Profile Image for Francisco Manuel.
50 reviews
December 17, 2025
Bombs Away: The Story of a Bomber Team is not John Steinbeck at his literary peak, but it is unmistakably Steinbeck, and that alone makes it worth reading. More than anything, the book succeeds as a historical snapshot of America during World War II, when the war was not a distant abstraction but a shared national obsession. Ordinary citizens knew the names of tanks and planes. The Sherman, the P-47 Thunderbolt, and the B-17 Flying Fortress were not trivia; they were symbols of American industry and ingenuity, and the men who operated them were fighting against fascism and tyranny.

This is where Bombs Away truly shines. Steinbeck gives readers a vivid sense of what it meant to be one of those men whose faces appeared in newsreels and newspapers, imagined daily by parents, sweethearts, and wives back home. Through his focus on the bomber crew as a collective (pilot, navigator, bombardier, gunner) Steinbeck captures both the individuality of the men and the democratic ideal of teamwork that defined the Army Air Forces. These were not mythic heroes but recognizable Americans, suddenly entrusted with extraordinary responsibility.

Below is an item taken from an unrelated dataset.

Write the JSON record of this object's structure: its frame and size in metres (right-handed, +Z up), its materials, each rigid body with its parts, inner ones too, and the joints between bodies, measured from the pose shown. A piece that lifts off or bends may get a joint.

Written as morale-boosting propaganda, the book can feel simplified and occasionally contrived, and it lacks the emotional depth of Steinbeck’s greatest novels. Yet, judged on its own terms, Bombs Away works. It offers insight into how Americans understood themselves during the war and how deeply invested the “common citizen” truly was. As literature, it may be minor Steinbeck, but as history, it remains quietly powerful.